I was delighted, too, to be the guest of the Royal Society of Edinburgh for dinner and a discussion on science in schools – how we train the next generation of scientists, how we make sure we stay at the forefront of innovation in science.  It was all subrosa, though, so I can’t go spilling the beans.

And it was refugee week this week, the topic being ‘Home’- launched in Parliament by the Scottish Refugee Council – find out more on their website at http://www.scottishrefugeecouncil.org.uk/ - and I was delighted to renew my acquaintance with Amal, one of the Glasgow Girls who won the Campaigner of the Year award a year or two ago.  As you can see in the photograph, Amal has become a beautiful young woman, and she is absolutely thrilled that the SNP Government changed the rules on asylum seekers which allowed her to go to university.  I couldn’t help thinking that simple human decency should just be expected rather than being a surprising turn of events – but I still revelled in Amal’s excitement!

She gets to move her education forward while we were moving Scottish education forward.  Fiona Hyslop MSP, Cabinet Secretary for Education and Lifelong Learning, has finished her careful consideration of capital funding for schools and she delivered a peach of a speech on Wednesday as she laid out how she’s going to wedge £1.25 billion into school building programmes.  There’s £800 million to go in starting as capital grants (or cold, hard cash) – a massive investment in the future of our education system – and plenty more to be levered in from elsewhere.  Having spoken to Fiona afterwards, it’s quite clear that she’s pleased that we’ve got to here but she’s not sitting back, she be chasing that investment into the school estate, keeping an eye on it, working with councils to get delivery, working to make sure that the investment delivers real and tangible long-term improvements.

It turns out, too, that the SNP Government has exceeded the pledge we made in our manifesto.  We promised to match the programme that Labour had, match it brick for brick, school for school – and we’ve done better than that.

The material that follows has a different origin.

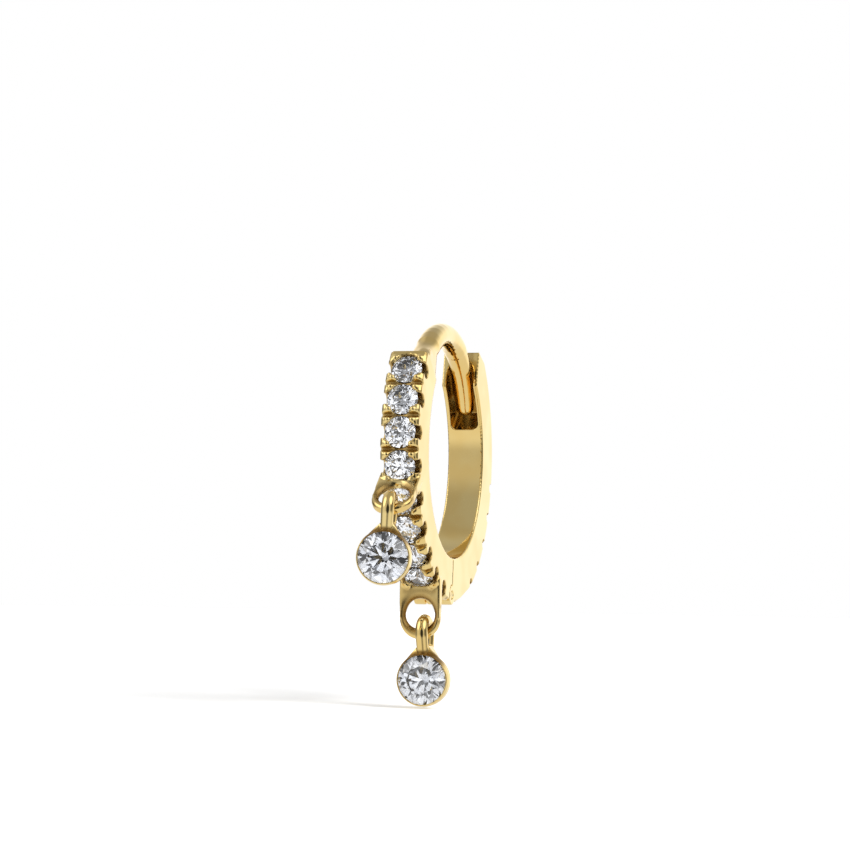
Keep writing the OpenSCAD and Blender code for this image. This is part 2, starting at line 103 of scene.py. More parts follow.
def colour(name, description, default):
    return FloatVectorProperty(
        name=name, description=description, default=default, min=0.0, max=1.0, size=3, subtype="COLOR"
    )


def amount(name, description, default):
    return FloatProperty(
        name=name, description=description, default=default, min=0.0, max=1.0, subtype="FACTOR"
    )


def pixels(name, description, default):
    return FloatProperty(name=name, description=description, default=default, min=1.0, subtype="PIXEL")


class MetalLook(bpy.types.PropertyGroup):
    """Finish of the gold."""

    pale: colour("Pale gold", "Colour of the gold where it is polished most", (0.97, 0.755, 0.33))
    deep: colour("Deep gold", "Colour of the gold in its darker clouds", (0.93, 0.67, 0.25))
    gloss: amount("Roughness", "Lowest roughness of the polished gold", 0.045)
    haze: amount("Haze", "Roughness added by the polishing marks", 0.05)
    cast_voxel: length("Casting grain", "Size of the rounding on the cast edges of the hoop", 0.034, 0.02)
    cup_voxel: length("Cup grain", "Size of the rounding on the edges of a drop", 0.015, 0.01)
    # The recess colour is painted shade in the gold's hollows; the recess roughness is their duller, less
    # polished finish
    recess: colour("Recess", "Colour of the gold where polishing doesn't reach", (0.26, 0.135, 0.025))
    recess_shade_mix: amount("Recess mix", "Share of the recess colour in the deepest recesses", 0.9)
    recess_haze: amount("Recess roughness", "Roughness added in the deepest recesses", 0.36)
    soften: IntProperty(
        name="Softening", description="Rounds of smoothing on the cast metal", default=3, min=0, max=10
    )


class StoneLook(bpy.types.PropertyGroup):
    """Finish of the cut stones."""

    clear: colour("Clear", "Colour of the stones where they are clearest", (0.90, 0.92, 0.96))
    tint: colour("Tint", "Faint tint inside the stones", (0.80, 0.84, 0.92))
    large_pass: amount("Large stones", "Share of the light that the deeper large stones pass", 0.84)
    bend: FloatProperty(
        name="Index of refraction",
        description="How strongly the stones bend light",
        default=2.42,
        min=1.3,
        max=2.8,
    )


class DropSizes(bpy.types.PropertyGroup):
    """Sizes of a drop: a bezel cup on a bail."""

    bail_r: length("Bail radius", "Radius of the bail's arch, to the middle of its wire", 0.3864)
    bail_wire: length("Bail wire", "Diameter of the bail's wire", 0.38)
    bail_length: length("Bail length", "Distance from the bail's centre to the cup's top", 0.585)
    bail_foot: length("Bail foot", "Distance from the middle plane to each leg's foot", 0.26)
    cup_r: length("Cup radius", "Largest outer radius of the cup", 0.807)
    rim_r: length("Rim radius", "Outer radius of the cup's rim", 0.777)
    mouth_r: length("Mouth radius", "Inner radius of the cup's rim", 0.737)
    seat_r: length("Seat radius", "Inner radius of the cup at the stone's girdle", 0.762)
    rear_r: length("Rear radius", "Outer radius of the cup's rear end", 0.58)
    hole_r: length("Hole radius", "Radius of the hole in the cup's rear end", 0.45)
    rim_front: length("Rim front", "Distance from the bail's plane to the rim", 0.54)
    girdle_front: length("Girdle front", "Distance from the bail's plane to the stone's girdle", 0.46)
    wide_front: length("Wide front", "Distance from the bail's plane to where the rim draws in", 0.41)
    wide_rear: length("Wide rear", "Distance from the bail's plane to where the cup narrows", 0.12)
    rear: length("Rear", "Distance from the bail's plane to the cup's rear end", 0.38)
    upper_lean: angle("Upper lean", "Sideways lean of the upper drop", 4.0)
    upper_turn: angle("Upper turn", "Turn of the upper drop about the vertical", 8.0)
    lower_lean: angle("Lower lean", "Sideways lean of the lower drop", -2.0)
    lower_side: length("Lower side", "Sideways place of the lower drop on its loop", 0.15)
    lower_cup_turn: angle("Lower cup turn", "Turn of the lower cup on its bail", 1.0)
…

Labour promised 100 new or refurbished schools by the end of 2009 – we’ve already done 150 – and we’re expecting to reach 250 by 2011.

At the time we won the election in 2007, there were around 260,000 pupils in poor classroom accommodation. By 2011, that figure will already be down to around 100,000, and with the new funding from the SNP Government, it’ll be down to 65,000.  The ambition of this Government is to make sure that no child in Scotland is sitting in a substandard classroom.  It’s an ambition no other party has aimed for because they thought it was impossible, we think it’s only impossible if you never try.

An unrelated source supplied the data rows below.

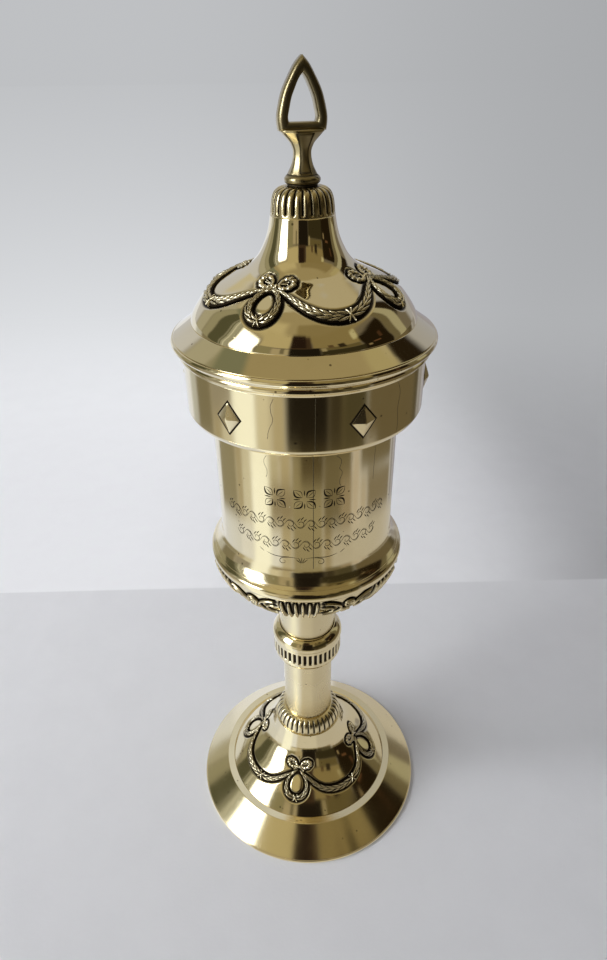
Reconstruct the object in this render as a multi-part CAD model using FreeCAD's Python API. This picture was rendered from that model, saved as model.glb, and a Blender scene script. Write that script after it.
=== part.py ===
import FreeCAD, Part
import math
import os

# Covered presentation cup on a round stepped foot.
# Units are millimetres, +Z is up, and the origin is the centre of the foot's
# underside.  The front of the cup, where the engraving sits, faces -Y.
# Every profile point is written as (radius, height).

# ---------------------------------------------------------------- dimensions
SHEET = 0.8                  # wall thickness of the spun and pressed sheet

FOOT_R = 45.0                # radius of the foot's edge
RIM_WIRE_INNER_R = 43.4
RIM_WIRE_TOP = 1.3
LEDGE_TOP = 9.45             # flat ledge between skirt and dome
LEDGE_OUTER_R = 34.85
LEDGE_INNER_R = 30.9
FOOT_TOP = 34.3              # seat of the stem on the foot

COLLAR_LOBES = 34            # lobes of the ring round the stem's foot

LOWER_TUBE_R = 9.3
UPPER_TUBE_R = 10.1
KNOP_BOTTOM = 70.2
KNOP_BAND_TOP = 80.3
KNOP_SLOTS = 40
BOWL_BOTTOM = 104.6

ROD_R = 2.4
ROD_HOLE_R = 2.8
ROD_BOTTOM = 24.6
ROD_TOP = 112.0

BODY_R = 28.0                # straight part of the cup
BODY_TOP = 174.4
COVE_BOTTOM = 126.5

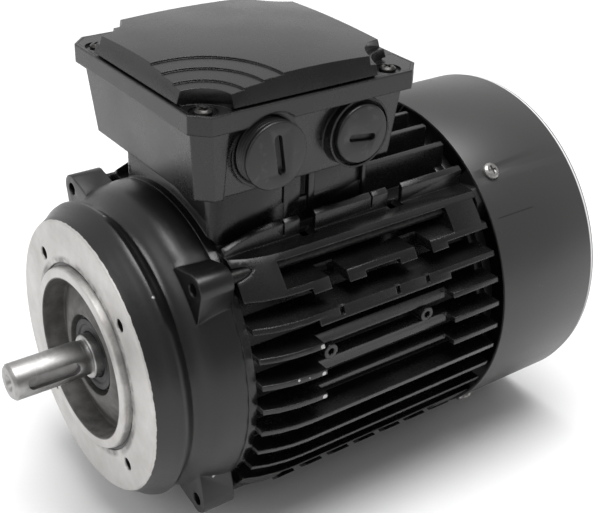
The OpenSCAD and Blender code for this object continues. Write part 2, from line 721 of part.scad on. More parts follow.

Labour’s response was predictable – Rhona Brankin claimed that this programme was woefully thin.  Surely that made Labour’s plans just woeful?  The another Labour MSP popped up to ask whether the schools would be built before the election.  Funnily enough, the SNP focus is on the school pupils rather than the voters – getting the schools built is what matters.

I had a wee exchange with Fiona as well:

Christina McKelvie (Central Scotland) (SNP): It is refreshing to have a Government that takes the time to get the right solution rather than rushing into a massive mistake. That brings me to PFI. Bad design, poor building and poor value for money have been the hallmarks of PFI and PPP. How will the Scottish Government ensure that Scotland's future schools are well designed, well built and environmentally sustainable?

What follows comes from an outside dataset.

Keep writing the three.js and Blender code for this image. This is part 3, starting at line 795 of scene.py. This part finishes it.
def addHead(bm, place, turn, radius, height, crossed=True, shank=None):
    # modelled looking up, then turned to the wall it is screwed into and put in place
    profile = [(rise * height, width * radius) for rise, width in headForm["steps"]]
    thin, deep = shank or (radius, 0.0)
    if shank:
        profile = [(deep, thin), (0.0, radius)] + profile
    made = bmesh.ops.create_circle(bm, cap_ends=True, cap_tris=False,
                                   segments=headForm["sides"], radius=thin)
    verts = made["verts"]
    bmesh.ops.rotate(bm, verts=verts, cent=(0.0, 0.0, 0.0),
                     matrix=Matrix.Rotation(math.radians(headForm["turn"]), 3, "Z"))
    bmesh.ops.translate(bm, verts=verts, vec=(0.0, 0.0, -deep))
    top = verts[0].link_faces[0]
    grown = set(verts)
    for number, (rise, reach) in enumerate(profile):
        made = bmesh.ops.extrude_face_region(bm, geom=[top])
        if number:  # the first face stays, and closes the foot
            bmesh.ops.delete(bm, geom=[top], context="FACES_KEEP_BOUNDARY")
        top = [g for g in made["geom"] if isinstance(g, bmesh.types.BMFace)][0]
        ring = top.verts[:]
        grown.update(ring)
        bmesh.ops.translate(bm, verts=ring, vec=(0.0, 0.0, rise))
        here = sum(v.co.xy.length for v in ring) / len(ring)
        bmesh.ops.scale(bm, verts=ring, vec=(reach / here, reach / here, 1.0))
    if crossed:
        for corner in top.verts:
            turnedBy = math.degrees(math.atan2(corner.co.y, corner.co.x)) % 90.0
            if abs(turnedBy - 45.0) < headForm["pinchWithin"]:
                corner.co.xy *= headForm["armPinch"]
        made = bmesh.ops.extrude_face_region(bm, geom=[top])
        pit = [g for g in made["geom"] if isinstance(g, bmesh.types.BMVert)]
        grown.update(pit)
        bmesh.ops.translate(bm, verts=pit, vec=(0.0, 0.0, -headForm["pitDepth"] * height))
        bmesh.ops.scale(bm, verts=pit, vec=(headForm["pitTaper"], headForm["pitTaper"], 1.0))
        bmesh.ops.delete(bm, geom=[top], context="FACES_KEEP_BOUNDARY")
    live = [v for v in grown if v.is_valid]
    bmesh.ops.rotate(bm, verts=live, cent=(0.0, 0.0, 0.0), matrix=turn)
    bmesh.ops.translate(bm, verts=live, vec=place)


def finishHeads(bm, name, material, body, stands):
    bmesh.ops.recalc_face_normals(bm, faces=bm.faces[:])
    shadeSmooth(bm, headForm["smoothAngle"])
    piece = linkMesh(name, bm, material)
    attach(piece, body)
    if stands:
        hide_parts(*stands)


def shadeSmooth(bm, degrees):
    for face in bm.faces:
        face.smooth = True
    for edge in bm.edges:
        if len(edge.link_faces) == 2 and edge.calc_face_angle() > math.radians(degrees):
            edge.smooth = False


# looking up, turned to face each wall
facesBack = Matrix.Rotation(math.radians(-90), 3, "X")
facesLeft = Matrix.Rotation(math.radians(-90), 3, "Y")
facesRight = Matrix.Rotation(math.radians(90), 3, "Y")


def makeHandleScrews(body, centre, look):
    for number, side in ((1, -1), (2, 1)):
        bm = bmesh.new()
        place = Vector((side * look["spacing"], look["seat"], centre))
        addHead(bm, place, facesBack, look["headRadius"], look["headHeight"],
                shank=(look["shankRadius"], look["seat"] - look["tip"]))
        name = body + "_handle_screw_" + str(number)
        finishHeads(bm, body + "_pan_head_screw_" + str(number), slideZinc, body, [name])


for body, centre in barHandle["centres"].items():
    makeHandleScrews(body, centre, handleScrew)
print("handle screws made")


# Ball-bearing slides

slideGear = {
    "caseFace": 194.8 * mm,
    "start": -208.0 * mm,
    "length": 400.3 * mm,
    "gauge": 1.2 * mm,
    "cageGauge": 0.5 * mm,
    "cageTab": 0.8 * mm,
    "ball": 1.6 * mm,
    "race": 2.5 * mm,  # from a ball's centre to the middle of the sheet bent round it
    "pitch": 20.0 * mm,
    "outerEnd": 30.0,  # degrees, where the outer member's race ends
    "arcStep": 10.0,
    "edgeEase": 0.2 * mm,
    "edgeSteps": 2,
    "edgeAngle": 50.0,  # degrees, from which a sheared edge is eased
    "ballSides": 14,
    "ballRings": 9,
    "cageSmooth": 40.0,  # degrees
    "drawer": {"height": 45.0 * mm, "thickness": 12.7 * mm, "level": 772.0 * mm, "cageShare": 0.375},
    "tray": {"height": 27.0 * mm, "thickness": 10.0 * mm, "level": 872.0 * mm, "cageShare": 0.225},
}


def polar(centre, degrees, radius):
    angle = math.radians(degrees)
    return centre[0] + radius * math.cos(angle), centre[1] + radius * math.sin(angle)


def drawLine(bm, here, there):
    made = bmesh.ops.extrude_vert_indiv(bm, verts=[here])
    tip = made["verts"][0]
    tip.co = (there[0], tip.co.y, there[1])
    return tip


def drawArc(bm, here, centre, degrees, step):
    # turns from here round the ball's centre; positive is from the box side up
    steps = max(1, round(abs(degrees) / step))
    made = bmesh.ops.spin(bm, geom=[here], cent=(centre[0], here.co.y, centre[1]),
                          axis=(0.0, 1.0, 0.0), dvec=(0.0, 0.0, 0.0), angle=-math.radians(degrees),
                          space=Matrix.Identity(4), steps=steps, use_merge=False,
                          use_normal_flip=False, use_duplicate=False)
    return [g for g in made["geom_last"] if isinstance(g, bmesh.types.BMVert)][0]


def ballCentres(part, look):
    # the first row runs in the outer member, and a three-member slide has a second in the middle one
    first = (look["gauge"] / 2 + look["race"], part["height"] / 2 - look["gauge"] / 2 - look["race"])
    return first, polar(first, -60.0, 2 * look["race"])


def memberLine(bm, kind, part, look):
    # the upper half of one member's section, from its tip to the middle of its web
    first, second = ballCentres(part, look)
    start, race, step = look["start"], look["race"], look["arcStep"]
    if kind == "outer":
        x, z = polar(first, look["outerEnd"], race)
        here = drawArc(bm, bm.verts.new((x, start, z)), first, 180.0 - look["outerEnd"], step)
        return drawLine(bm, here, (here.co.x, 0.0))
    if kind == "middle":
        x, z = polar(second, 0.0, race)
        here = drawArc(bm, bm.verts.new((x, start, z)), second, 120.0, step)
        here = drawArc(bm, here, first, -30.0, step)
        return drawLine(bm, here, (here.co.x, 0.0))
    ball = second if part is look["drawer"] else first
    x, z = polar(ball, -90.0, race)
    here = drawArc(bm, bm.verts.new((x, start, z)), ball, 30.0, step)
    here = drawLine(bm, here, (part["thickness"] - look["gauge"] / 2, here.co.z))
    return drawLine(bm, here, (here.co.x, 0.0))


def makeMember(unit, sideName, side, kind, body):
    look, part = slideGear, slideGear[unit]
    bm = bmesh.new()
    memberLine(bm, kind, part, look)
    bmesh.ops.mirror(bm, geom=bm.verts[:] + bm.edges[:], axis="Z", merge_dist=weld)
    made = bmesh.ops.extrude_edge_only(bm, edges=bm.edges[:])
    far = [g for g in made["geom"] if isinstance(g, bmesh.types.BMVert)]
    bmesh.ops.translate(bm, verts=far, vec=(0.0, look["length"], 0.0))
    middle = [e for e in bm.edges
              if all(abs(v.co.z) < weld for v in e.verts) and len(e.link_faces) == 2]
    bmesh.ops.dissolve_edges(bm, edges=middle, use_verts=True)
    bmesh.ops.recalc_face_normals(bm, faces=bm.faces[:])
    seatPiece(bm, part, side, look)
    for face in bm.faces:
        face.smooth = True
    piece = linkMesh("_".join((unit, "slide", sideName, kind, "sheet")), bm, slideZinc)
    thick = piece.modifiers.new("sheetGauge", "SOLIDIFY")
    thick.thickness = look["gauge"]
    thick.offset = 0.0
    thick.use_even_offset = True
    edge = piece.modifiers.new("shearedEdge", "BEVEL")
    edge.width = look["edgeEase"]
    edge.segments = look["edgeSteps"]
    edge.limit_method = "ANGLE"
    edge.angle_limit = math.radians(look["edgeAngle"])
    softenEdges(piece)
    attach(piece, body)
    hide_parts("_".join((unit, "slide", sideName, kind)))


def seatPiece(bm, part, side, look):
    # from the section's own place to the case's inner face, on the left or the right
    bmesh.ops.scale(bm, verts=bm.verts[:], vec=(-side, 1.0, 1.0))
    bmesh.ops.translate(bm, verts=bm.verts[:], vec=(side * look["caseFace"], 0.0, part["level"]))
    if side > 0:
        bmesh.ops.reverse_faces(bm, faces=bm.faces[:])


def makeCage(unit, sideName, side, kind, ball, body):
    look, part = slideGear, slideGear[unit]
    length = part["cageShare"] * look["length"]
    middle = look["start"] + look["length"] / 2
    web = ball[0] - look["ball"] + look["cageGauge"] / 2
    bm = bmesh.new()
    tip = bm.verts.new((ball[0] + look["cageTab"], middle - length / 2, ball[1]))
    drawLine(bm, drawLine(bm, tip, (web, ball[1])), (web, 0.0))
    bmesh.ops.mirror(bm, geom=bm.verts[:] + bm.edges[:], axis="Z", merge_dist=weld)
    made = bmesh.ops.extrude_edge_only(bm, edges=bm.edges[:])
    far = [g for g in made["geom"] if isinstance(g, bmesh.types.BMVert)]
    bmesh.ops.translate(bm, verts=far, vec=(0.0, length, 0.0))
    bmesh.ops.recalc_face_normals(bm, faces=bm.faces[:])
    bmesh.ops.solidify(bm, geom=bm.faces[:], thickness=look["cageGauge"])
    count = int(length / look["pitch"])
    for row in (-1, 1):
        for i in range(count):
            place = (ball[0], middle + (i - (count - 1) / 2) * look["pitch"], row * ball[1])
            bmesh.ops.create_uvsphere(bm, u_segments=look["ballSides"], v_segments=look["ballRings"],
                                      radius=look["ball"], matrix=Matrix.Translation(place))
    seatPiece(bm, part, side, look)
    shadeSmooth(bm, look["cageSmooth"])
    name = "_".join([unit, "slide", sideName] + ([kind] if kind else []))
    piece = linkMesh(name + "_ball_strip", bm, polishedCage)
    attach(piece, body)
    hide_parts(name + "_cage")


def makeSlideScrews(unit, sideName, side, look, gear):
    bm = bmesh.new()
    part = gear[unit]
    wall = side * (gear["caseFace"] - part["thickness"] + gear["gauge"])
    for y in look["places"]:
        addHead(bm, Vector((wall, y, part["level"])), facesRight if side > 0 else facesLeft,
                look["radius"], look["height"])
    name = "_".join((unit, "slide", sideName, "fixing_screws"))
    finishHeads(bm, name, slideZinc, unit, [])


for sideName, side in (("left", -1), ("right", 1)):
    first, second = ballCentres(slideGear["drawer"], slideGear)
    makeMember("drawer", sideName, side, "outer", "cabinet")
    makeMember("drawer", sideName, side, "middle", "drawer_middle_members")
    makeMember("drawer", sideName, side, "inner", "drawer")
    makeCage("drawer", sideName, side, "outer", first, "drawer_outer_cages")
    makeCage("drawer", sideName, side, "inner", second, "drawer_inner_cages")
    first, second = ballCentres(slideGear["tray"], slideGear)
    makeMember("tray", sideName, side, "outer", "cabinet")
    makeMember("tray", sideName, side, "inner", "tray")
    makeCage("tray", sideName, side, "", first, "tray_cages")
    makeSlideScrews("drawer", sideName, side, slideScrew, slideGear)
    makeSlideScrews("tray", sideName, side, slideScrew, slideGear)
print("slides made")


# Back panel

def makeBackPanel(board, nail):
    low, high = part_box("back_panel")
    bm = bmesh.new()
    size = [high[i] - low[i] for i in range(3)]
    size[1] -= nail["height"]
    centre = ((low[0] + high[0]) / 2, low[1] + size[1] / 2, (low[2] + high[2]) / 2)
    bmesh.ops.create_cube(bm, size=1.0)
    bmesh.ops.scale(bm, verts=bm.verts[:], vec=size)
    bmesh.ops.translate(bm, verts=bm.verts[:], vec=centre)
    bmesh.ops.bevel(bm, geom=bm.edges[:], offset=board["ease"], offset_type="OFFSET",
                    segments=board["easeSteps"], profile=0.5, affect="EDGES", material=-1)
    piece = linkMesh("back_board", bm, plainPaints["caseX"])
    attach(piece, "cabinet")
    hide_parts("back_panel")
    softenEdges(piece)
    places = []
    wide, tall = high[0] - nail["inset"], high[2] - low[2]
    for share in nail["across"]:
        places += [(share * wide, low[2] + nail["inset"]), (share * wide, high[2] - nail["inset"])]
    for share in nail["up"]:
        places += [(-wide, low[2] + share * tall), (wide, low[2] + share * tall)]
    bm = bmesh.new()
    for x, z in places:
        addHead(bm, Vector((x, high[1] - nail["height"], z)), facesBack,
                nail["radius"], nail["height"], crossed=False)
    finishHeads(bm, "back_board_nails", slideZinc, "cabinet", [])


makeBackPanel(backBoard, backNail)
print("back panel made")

Fiona Hyslop: Christina McKelvie raises an important point about the design of schools. We will work with Architecture and Design Scotland, the Carbon Trust and others to ensure not only that the designs are appropriate for modern-day learning in a 21st century environment but that they are energy efficient, which is essential to ensure that they contribute to the climate change challenges that lie ahead.

It is appropriate and important to involve the pupils themselves in the design to ensure that we get quality results. I have visited and, indeed, opened a number of schools that have been started since this Administration came to power. The architecture that could be delivered by listening to the pupils and teachers in those schools delivers results. I expect the SFT to draw on that talent, experience and expertise.

She finished it off by emphasising that this was new money – money on top of the money already allocated.  A good day for Scotland’s schools, I think.

You can tell that we closed it off, too, by the fact that Iain Gray chose to avoid the issue at First Minister’s Questions on the Thursday – they couldn’t even find a wee angle that would make it look like there might be a weakness.  Instead Iain led with his chin on the Climate Change Bill, demanding to know why the target for emissions cuts was only 34%.  He might well ask.  He might also want to ask his Labour MSPs who have been working on the Bill, only one of them submitted any amendment mentioning the target – and that was to fix the target at … yes, you guessed it, 34%.

It was an irony not lost on my guests from Hamilton who enjoyed First Minister’s Questions before joining me on a tour of the building.  They also agreed with the afternoon’s proceedings – legislation to end the massive compensation claims of criminals for slopping out caused by incompetence in the previous administration.  I’ve always thought that the people who should have our sympathy over slopping out were the poor prison officers who had to supervise it.

Also in the picture with my Hamilton visitors is Heather Whiteside who was on work experience with me for two days in the middle of visits to Roseanna Cunningham’s constituency office.  She’s an extremely intelligent and articulate young lady who will go very far in life, whatever career she chooses, and I hope to be following the path of that bright light for some time.

That rumbling you’re hearing isn’t thunder, by the way, it’s my poor tum.  There’s a big formal dinner in Parliament tonight so the canteen closed at 5 o’clock – I normally pop down about half past seven to get a wee hot meal to sustain me through the last couple of hours work before I drive home, I’m famished.  I see a chip shop in my future.